Farmer John has built a new long barn, with N (2 <= N <= 100,000) stalls. The stalls are located along a straight line at positions x1,…,xN (0 <= xi <= 1,000,000,000).

His C (2 <= C <= N) cows don’t like this barn layout and become aggressive towards each other once put into a stall. To prevent the cows from hurting each other, FJ want to assign the cows to the stalls, such that the minimum distance between any two of them is as large as possible. What is the largest minimum distance?

Input

• Line 1: Two space-separated integers: N and C

• Lines 2…N+1: Line i+1 contains an integer stall location, xi
  Output

• Line 1: One integer: the largest minimum distance
  Sample Input
  5 3
  1
  2
  8
  4
  9
  Sample Output
  3
  Hint
  OUTPUT DETAILS:

FJ can put his 3 cows in the stalls at positions 1, 4 and 8, resulting in a minimum distance of 3.

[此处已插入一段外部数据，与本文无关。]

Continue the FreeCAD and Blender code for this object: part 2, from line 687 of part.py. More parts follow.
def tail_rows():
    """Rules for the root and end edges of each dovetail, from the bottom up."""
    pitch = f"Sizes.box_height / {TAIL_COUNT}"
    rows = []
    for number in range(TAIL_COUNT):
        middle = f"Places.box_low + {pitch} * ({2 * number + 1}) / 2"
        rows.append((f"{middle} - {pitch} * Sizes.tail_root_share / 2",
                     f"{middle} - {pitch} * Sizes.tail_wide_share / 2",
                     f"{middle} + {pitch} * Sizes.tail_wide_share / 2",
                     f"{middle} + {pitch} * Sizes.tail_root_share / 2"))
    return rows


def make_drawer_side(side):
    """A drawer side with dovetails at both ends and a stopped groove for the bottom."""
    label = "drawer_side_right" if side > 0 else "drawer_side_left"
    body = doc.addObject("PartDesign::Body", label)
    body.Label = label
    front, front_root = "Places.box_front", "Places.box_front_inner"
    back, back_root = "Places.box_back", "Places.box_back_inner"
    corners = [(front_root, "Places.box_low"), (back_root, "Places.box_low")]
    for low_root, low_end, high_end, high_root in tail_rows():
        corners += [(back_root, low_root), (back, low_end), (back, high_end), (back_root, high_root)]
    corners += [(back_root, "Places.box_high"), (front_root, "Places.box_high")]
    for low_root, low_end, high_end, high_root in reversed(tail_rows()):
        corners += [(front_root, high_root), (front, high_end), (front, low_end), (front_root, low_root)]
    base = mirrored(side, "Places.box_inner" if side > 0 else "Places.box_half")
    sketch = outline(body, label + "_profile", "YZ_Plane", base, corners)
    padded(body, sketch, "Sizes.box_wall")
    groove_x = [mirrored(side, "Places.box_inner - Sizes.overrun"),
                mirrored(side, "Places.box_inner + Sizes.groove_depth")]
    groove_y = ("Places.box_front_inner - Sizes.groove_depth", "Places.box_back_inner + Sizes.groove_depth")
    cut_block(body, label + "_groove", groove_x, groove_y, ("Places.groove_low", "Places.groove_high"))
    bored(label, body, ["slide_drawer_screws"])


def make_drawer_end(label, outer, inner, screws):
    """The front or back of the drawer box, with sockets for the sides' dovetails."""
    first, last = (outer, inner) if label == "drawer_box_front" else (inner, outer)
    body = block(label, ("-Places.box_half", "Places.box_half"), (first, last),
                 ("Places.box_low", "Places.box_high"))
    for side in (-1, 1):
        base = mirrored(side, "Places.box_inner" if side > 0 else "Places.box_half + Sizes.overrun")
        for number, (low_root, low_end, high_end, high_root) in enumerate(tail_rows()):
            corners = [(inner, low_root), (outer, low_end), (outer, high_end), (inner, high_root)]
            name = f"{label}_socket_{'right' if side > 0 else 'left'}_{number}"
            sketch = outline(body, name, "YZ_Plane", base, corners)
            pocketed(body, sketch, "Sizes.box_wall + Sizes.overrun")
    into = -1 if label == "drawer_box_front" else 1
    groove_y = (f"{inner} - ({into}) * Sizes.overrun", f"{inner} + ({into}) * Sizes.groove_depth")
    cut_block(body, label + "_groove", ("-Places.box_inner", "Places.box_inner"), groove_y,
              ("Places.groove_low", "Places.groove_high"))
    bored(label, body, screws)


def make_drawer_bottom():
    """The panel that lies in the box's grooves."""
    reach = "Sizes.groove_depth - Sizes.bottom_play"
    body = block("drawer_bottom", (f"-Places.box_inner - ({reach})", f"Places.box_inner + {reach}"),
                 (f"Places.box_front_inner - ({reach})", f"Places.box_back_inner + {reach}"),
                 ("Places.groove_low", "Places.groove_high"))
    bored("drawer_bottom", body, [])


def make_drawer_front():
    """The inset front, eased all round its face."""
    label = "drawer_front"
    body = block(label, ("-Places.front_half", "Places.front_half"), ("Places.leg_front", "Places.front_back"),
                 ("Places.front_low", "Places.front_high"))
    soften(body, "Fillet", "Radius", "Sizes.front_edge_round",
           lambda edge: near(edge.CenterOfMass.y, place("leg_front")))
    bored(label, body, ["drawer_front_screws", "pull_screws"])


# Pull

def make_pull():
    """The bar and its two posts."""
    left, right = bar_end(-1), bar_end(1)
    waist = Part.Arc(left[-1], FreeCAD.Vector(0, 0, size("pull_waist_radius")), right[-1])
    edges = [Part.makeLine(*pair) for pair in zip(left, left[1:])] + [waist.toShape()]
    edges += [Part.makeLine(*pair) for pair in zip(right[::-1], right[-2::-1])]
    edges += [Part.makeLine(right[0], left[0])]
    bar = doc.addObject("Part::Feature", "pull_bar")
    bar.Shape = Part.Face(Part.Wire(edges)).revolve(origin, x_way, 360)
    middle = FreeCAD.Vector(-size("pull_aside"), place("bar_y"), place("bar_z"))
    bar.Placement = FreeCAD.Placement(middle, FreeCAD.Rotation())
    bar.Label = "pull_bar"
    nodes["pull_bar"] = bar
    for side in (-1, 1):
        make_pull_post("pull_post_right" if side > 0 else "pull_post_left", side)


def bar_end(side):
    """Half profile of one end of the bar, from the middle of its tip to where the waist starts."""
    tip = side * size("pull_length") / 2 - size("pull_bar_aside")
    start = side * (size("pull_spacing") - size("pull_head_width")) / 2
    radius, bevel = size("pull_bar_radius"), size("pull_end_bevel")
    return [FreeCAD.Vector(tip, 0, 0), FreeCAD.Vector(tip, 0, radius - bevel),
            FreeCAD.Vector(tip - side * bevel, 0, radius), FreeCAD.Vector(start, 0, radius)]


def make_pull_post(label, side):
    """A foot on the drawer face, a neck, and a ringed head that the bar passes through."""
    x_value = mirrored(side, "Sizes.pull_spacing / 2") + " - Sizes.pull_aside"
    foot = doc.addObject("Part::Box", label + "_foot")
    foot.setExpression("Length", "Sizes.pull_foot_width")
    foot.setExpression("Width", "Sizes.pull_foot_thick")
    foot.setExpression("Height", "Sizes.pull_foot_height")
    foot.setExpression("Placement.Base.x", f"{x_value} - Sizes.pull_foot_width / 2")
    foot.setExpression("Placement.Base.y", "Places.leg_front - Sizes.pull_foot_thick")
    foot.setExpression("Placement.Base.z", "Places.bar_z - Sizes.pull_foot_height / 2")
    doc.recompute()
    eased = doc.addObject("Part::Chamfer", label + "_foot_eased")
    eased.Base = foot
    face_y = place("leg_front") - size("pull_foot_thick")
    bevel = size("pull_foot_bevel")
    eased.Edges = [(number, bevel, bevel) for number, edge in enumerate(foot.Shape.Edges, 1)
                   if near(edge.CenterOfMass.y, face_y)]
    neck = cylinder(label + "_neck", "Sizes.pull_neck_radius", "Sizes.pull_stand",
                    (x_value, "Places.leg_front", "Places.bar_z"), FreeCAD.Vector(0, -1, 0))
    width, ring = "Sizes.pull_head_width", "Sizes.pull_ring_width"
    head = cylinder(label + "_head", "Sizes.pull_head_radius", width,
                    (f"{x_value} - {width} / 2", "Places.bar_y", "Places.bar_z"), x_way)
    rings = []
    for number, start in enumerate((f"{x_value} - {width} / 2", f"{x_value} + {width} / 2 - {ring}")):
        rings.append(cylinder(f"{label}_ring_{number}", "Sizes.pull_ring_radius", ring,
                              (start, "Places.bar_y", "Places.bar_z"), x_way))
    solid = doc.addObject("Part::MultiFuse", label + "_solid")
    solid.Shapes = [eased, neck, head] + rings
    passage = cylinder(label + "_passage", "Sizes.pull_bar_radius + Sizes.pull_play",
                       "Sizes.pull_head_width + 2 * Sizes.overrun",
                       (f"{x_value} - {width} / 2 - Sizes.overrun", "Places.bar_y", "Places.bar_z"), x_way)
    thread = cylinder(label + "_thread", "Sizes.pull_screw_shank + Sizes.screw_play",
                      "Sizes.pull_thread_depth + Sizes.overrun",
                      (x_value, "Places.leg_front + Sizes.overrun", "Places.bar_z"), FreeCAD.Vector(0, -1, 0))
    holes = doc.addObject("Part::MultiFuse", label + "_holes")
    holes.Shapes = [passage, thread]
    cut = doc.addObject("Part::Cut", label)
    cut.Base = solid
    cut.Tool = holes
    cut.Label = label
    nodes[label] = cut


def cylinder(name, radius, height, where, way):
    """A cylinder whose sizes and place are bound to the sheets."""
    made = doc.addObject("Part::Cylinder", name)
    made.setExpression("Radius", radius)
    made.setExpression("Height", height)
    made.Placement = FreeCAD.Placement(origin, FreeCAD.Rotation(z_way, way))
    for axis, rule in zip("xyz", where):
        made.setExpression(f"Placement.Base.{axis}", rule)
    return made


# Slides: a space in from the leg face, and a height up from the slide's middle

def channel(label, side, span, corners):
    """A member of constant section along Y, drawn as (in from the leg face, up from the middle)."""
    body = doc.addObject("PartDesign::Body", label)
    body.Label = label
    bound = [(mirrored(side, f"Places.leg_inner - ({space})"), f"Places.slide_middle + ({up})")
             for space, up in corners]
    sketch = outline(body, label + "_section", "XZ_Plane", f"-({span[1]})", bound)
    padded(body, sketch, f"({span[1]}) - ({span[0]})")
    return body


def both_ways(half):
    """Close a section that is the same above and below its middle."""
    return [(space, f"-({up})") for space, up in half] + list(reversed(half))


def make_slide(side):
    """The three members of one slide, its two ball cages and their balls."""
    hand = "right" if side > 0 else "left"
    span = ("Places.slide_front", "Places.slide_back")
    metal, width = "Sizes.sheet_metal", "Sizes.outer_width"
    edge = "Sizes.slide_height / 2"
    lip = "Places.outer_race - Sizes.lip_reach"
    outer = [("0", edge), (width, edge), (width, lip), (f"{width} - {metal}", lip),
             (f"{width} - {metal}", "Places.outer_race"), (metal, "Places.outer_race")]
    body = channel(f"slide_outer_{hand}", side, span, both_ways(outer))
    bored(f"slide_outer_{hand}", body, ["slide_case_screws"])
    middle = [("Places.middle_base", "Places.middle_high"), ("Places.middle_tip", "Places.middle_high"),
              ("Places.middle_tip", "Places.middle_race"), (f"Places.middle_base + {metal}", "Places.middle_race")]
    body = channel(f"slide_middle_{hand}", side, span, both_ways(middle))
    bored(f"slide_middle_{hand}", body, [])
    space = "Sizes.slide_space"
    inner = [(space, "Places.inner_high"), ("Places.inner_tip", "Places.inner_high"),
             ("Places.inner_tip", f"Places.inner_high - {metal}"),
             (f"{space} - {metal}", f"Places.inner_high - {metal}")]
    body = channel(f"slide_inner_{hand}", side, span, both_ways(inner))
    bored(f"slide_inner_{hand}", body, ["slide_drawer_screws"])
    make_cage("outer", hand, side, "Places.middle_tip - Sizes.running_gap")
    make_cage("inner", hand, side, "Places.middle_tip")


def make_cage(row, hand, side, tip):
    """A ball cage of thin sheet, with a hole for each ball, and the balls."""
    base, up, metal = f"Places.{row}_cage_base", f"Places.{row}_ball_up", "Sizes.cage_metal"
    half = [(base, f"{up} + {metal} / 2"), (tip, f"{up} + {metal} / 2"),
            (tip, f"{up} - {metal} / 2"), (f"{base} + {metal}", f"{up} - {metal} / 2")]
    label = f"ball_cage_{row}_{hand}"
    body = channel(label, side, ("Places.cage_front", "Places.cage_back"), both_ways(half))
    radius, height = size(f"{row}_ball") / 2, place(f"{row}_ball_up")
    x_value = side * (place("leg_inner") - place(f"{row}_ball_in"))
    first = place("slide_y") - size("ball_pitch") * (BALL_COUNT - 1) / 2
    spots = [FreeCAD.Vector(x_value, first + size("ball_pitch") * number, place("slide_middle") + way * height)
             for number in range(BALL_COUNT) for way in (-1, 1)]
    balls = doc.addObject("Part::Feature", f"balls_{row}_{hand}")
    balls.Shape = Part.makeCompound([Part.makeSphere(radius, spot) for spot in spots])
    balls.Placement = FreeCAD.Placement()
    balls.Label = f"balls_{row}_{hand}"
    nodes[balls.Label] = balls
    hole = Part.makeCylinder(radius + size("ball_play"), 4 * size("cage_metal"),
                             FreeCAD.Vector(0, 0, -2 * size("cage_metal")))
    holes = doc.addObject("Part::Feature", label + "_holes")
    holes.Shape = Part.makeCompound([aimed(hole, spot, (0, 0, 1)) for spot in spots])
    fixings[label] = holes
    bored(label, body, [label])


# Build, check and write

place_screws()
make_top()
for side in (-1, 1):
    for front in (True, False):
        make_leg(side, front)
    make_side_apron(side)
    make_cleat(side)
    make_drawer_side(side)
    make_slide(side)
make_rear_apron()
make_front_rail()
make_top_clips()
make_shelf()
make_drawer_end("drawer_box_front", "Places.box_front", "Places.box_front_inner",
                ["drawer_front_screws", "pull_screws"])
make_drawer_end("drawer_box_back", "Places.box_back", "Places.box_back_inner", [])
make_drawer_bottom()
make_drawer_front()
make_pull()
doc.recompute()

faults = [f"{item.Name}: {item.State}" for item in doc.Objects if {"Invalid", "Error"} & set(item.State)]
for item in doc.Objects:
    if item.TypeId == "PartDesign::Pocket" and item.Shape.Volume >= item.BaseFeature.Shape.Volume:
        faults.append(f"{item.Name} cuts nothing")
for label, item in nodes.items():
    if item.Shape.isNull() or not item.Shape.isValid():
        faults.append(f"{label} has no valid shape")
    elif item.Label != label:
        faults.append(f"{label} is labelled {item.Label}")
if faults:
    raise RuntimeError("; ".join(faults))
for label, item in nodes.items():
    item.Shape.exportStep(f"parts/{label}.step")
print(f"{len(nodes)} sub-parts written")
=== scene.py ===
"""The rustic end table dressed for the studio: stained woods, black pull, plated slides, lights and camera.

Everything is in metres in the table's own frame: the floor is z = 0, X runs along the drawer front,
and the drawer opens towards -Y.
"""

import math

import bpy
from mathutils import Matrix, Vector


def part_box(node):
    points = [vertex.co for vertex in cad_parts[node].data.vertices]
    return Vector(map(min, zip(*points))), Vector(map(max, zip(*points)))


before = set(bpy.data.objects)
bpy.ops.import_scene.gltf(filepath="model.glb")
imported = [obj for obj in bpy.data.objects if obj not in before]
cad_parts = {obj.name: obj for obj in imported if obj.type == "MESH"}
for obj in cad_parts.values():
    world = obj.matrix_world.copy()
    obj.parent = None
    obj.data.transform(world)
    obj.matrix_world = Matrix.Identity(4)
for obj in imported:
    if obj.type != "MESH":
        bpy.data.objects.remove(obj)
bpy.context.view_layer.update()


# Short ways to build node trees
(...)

Huge input data,scanf is recommended.

學習二分思想請點選神祕傳送門：https://www.jianshu.com/p/e4a440654946
我覺得做二分答案的題最重要的兩點1.找出答案區間
2.寫出判斷函式
能解決這兩點問題就解決了（但恰恰是最難的）

#include <iostream>
#include <algorithm>
#include <cstdio>
using namespace std;
int n,c;
int a[100010];
int judge(int x)
{
	int now=1; //now代表上一隻牛在哪個牛棚
 

	int cnt=1; //cnt代表安排上的牛的個數
	for(int i=2;i<=n;i++)
	{
		if(a[i]-a[now]>=x) //判斷函式尤為重要。我們假設的是x是最小距離，那如果下一個牛棚到上一個牛棚的距離比x還要小，顯然不能安排牛，否則，則能安排牛，安排上以後，讓now位置跟上，安排上的牛數量加1
		{
			cnt++;now=i;
		}
	}
	if(cnt>=c) //如果能安排上的牛的數量大於等於我們需要安排的牛的數量1，則這個答案可行（但不一定是最優解，到最後才能得出最優解）
	return 1;
	else
	return 0;
}
int main()
{
	int L,R,ans;
	cin>>n>>c;
	for(int i=1;i<=n;i++)
	scanf("%d",&a[i]);
	sort(a+1,a+1+n);
	L=0;R=a[n]/c+1; //確定答案區間。最小值應該是每個牛棚到初始點的初始距離之差的最小值，這裡嫌麻煩就直接取0了（因為我們確定答案在這個區間內，區間大了沒有關係，但不能小了），而最大值是每個牛之間的平均距離，用離初始點最遠的牛棚的距離除以牛的數量即可，為了保證範圍足夠，讓最大值再加1更為保險。
	while(L<=R)
	{
		int mid=(L+R)/2;
		if(judge(mid))
		{
			ans=mid;
			L=mid+1;  //為什麼答案滿足要繼續在右邊找？因為題目想要的是“牛都被安排且每頭牛之間的最小距離儘量大”
		}
		else
			R=mid-1;
	}
	cout<<ans<<endl;
	return 0;
}